En ese momento, uno toma conciencia de lo poco que sabe. Cuando era R1, confiaba ciegamente en «su Rmayor», porque creía que el R4 lo sabía todo, y ahora que es R4, piensa que la residencia debería tener algún año más, porque todavía le quedan muchas cosas por aprender.

Se acaba la residencia y es probable que uno termine en un hospital comarcal bien distinto de aquel en el que se formó; de aquel hospital cuyas paredes estaban tapizadas de pósters acerca de enfermedades raras (siempre a propósito de un caso, porque es probable que sea el único). Entonces te das cuenta de que dedicaste más tiempo a estudiar la enfermedad de Harada, que a estudiar refracción. Tomas conciencia de que la poliposis coroidea y el síndrome de Brown que han ocupado tantas tesis y llenado tantos curricula tienen una prevalencia muy baja y de que un oftalmólogo general (y la mayor parte de los oftalmólogos lo somos), tiene una probabilidad baja de ver más de dos o tres glaucomas congénitos a lo largo de su vida. Se hace evidente que tu formación tiene lagunas importantes. De cirugía refractiva sabes muy poco, por no decir nada, y la cirugía refractiva representa un porcentaje alto del volumen total. Inevitablemente en un hospital terciario, el residente se hace una idea algo sesgada de lo que es la realidad de la especialidad. Aún así creo que la residencia de Oftalmología en España, combina bien lo teórico y lo práctico, y es probablemente una de las mejores del mundo.
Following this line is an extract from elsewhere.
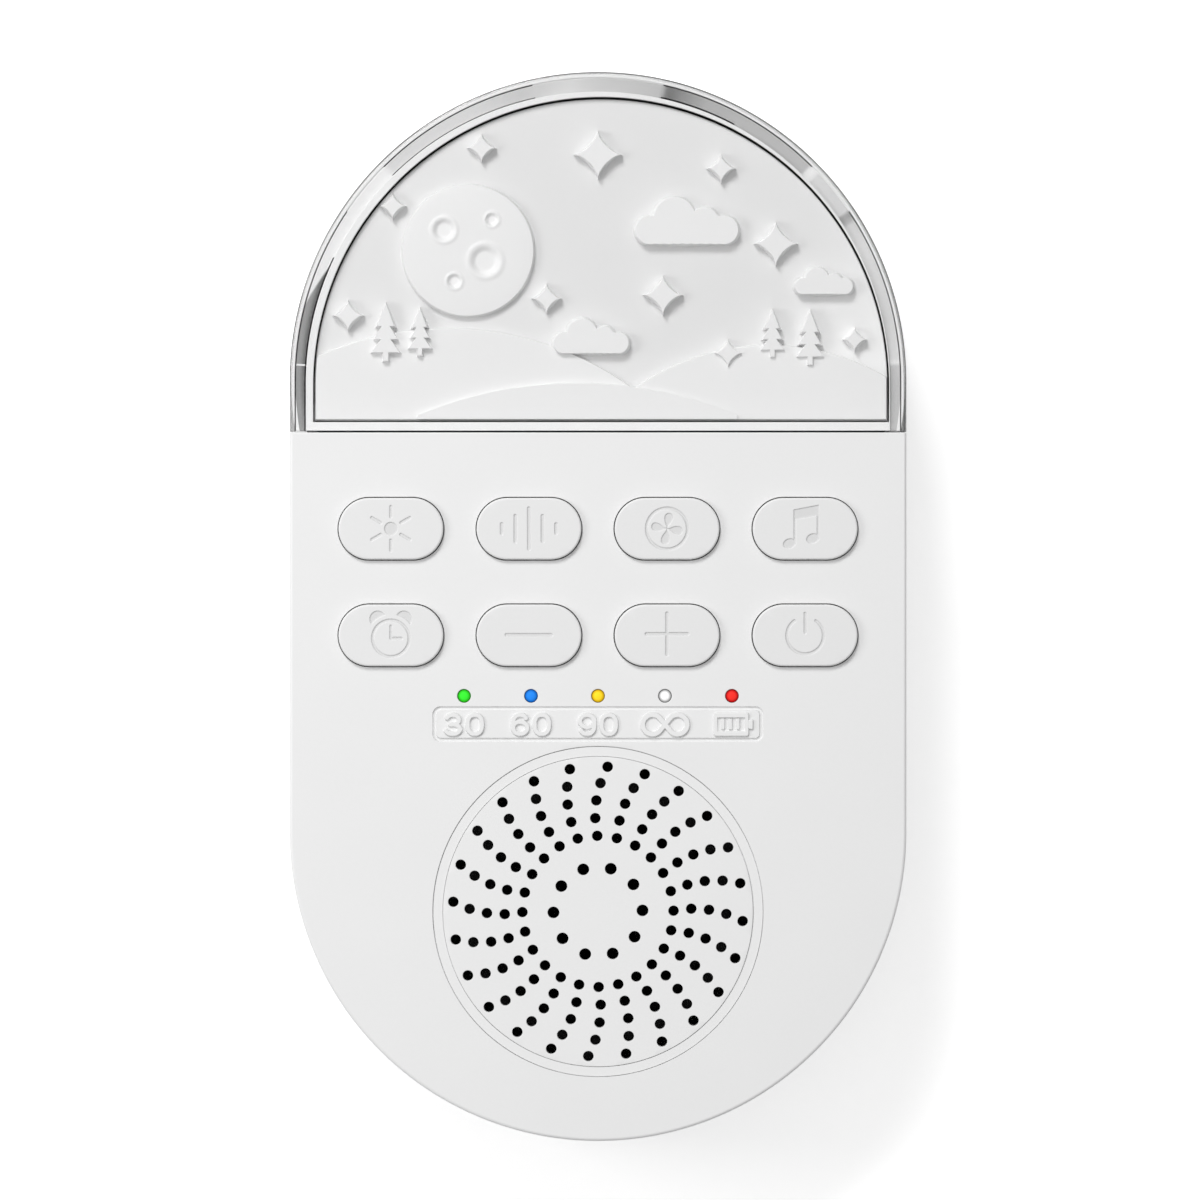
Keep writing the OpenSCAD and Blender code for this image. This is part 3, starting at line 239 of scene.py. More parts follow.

Sin duda la nuestra es una de las especialidades que más han progresado en los últimos años. Un lustro después, contemplo las cosas de una forma distinta. No sólo no echo de menos no salvar vidas, sino que agradezco trabajar con un órgano que no es vital. Creo que la cirugía de la catarata es en este momento la más perfecta de todas, y que ningún otro especialista médico puede presumir de devolver a un órgano la función que este tenía sesenta años antes. Pienso que como pocas, nuestra especialidad aporta felicidad a la vida de nuestros pacientes. Después de este tiempo, ya no siento nostalgia por haber renunciado al resto de la medicina. Creo que el privilegio de poder ejercer esta profesión supera con creces esa renuncia.